| Source excerpt |
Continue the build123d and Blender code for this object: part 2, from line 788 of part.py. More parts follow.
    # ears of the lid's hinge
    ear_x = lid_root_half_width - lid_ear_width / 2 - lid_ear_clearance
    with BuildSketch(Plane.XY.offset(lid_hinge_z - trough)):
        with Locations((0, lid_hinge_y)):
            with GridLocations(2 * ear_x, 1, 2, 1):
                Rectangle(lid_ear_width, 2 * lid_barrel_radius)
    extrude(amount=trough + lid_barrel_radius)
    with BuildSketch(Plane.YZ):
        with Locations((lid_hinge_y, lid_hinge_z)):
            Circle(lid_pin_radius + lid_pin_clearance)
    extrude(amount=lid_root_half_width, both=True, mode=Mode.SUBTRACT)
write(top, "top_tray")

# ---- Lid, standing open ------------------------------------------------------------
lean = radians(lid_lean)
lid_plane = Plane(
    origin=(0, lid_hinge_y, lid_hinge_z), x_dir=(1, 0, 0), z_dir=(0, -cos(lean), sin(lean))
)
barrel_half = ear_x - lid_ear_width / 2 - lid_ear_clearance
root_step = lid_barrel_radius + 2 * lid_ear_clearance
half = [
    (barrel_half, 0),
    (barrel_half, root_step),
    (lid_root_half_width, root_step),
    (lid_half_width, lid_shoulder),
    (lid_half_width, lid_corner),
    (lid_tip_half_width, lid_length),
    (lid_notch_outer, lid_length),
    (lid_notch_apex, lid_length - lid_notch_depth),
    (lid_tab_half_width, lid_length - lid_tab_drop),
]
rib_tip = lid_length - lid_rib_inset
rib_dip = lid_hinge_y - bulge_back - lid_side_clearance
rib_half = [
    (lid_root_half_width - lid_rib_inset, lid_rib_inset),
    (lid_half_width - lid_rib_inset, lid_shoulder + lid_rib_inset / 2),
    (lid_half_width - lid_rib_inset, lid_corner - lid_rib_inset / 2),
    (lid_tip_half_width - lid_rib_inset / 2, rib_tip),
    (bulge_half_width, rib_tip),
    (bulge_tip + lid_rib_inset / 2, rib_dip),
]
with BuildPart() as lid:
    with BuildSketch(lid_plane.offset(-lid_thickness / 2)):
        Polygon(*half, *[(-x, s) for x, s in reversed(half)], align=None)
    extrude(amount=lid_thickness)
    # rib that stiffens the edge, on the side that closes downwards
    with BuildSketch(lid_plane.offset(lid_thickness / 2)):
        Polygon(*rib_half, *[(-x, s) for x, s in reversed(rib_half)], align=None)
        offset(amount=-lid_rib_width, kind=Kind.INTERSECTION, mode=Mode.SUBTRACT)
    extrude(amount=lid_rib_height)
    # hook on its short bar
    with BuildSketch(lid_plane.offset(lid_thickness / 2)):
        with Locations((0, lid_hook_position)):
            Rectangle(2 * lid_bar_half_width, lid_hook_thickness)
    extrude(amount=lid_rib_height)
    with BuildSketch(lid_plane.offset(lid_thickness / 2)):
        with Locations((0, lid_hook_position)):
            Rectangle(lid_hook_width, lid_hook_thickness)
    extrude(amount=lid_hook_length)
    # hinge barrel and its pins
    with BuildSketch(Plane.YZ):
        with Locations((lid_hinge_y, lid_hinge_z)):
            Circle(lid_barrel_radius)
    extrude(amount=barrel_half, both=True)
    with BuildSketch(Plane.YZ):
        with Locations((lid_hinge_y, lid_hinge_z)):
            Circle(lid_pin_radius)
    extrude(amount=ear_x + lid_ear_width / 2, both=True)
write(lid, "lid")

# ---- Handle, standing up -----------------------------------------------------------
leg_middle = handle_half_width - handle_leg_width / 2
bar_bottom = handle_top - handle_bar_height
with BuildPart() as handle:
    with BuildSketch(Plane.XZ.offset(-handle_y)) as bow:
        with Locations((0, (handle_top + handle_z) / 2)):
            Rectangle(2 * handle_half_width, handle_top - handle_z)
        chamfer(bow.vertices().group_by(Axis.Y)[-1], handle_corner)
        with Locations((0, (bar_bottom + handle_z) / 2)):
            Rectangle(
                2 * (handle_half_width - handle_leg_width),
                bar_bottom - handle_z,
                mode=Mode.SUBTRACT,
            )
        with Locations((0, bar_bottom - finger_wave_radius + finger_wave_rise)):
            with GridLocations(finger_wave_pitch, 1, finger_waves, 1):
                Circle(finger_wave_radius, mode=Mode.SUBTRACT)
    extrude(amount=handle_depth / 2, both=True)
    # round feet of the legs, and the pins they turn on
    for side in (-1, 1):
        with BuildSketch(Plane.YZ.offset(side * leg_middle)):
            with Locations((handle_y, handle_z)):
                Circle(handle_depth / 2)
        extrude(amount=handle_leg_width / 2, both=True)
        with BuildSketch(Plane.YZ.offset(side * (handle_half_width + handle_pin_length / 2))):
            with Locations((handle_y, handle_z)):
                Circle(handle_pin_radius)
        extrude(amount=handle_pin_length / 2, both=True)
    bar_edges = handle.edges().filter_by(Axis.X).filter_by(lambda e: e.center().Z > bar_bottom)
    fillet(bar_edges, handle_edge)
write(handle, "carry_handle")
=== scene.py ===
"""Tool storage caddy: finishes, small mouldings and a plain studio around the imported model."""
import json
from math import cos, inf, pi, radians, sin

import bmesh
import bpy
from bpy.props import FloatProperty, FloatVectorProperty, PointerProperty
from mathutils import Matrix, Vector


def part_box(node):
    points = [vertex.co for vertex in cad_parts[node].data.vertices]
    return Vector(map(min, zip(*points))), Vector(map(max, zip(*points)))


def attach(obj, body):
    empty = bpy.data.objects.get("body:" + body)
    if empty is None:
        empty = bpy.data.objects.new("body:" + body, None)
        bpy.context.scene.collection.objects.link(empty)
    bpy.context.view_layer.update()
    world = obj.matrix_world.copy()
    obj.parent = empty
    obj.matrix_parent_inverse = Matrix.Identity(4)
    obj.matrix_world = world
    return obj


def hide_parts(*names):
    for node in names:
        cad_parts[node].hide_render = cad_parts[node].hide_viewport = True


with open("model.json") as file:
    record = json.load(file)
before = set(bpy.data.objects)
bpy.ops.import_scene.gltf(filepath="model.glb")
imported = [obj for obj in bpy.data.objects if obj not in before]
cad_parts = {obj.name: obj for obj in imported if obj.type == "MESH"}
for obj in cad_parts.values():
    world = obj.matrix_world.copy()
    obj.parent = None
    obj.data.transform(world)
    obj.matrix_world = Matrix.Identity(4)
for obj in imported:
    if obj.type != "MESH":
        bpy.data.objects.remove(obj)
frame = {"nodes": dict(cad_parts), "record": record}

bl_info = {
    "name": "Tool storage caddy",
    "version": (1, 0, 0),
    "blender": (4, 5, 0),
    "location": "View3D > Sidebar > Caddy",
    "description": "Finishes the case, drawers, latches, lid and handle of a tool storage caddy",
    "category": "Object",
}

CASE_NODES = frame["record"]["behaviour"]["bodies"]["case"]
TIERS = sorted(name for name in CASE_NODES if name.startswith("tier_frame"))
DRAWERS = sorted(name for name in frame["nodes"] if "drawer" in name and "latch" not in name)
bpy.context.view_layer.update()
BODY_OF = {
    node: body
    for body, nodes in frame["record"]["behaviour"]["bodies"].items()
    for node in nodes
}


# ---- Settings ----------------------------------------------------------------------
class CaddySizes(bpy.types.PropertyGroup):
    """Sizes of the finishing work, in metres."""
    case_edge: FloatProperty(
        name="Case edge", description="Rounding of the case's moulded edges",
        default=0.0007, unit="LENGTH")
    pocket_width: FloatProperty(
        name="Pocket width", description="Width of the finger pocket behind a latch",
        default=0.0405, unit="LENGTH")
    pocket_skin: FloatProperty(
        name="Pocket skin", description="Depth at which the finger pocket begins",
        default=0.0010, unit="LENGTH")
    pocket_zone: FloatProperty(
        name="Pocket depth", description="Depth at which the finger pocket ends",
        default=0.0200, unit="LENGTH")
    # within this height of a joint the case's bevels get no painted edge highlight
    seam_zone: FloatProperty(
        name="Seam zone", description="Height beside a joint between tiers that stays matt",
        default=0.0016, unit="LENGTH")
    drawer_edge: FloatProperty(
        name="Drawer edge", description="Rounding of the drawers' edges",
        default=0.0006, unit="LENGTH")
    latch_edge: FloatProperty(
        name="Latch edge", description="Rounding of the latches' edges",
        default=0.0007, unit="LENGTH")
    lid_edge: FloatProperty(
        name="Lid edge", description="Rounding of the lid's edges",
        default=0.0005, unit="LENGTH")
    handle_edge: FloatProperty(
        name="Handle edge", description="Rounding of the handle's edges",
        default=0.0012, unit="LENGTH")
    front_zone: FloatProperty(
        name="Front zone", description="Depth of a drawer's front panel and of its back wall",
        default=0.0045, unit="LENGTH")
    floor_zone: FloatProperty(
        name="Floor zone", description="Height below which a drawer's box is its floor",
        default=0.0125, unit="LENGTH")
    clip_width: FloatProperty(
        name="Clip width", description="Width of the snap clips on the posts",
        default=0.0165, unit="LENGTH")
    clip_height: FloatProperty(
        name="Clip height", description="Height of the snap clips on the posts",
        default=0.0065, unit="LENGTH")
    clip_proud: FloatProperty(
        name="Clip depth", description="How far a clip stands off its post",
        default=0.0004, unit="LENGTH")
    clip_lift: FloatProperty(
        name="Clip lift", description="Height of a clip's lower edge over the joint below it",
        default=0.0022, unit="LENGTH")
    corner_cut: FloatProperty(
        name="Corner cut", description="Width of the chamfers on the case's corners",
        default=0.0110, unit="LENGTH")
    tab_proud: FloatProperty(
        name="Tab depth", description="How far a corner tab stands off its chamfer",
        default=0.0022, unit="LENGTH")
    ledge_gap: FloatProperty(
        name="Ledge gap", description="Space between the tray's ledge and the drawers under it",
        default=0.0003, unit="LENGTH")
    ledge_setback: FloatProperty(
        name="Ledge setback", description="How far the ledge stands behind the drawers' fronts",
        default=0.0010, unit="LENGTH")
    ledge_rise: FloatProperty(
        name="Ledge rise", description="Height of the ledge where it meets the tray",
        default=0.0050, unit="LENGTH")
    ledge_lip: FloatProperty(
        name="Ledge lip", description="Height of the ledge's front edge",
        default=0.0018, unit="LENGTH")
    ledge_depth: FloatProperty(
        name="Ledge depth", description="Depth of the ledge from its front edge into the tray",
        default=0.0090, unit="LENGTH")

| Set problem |
All lines in the listing above from the line containing "extrude(amount=handle_leg_width / 2, both=True)" to the line containing "bpy.context.scene.collection.objects.link(empty)", inclusive, should be retyped exactly; no other lines should appear.

| Task answer |
        extrude(amount=handle_leg_width / 2, both=True)
        with BuildSketch(Plane.YZ.offset(side * (handle_half_width + handle_pin_length / 2))):
            with Locations((handle_y, handle_z)):
                Circle(handle_pin_radius)
        extrude(amount=handle_pin_length / 2, both=True)
    bar_edges = handle.edges().filter_by(Axis.X).filter_by(lambda e: e.center().Z > bar_bottom)
    fillet(bar_edges, handle_edge)
write(handle, "carry_handle")
=== scene.py ===
"""Tool storage caddy: finishes, small mouldings and a plain studio around the imported model."""
import json
from math import cos, inf, pi, radians, sin

import bmesh
import bpy
from bpy.props import FloatProperty, FloatVectorProperty, PointerProperty
from mathutils import Matrix, Vector


def part_box(node):
    points = [vertex.co for vertex in cad_parts[node].data.vertices]
    return Vector(map(min, zip(*points))), Vector(map(max, zip(*points)))


def attach(obj, body):
    empty = bpy.data.objects.get("body:" + body)
    if empty is None:
        empty = bpy.data.objects.new("body:" + body, None)
        bpy.context.scene.collection.objects.link(empty)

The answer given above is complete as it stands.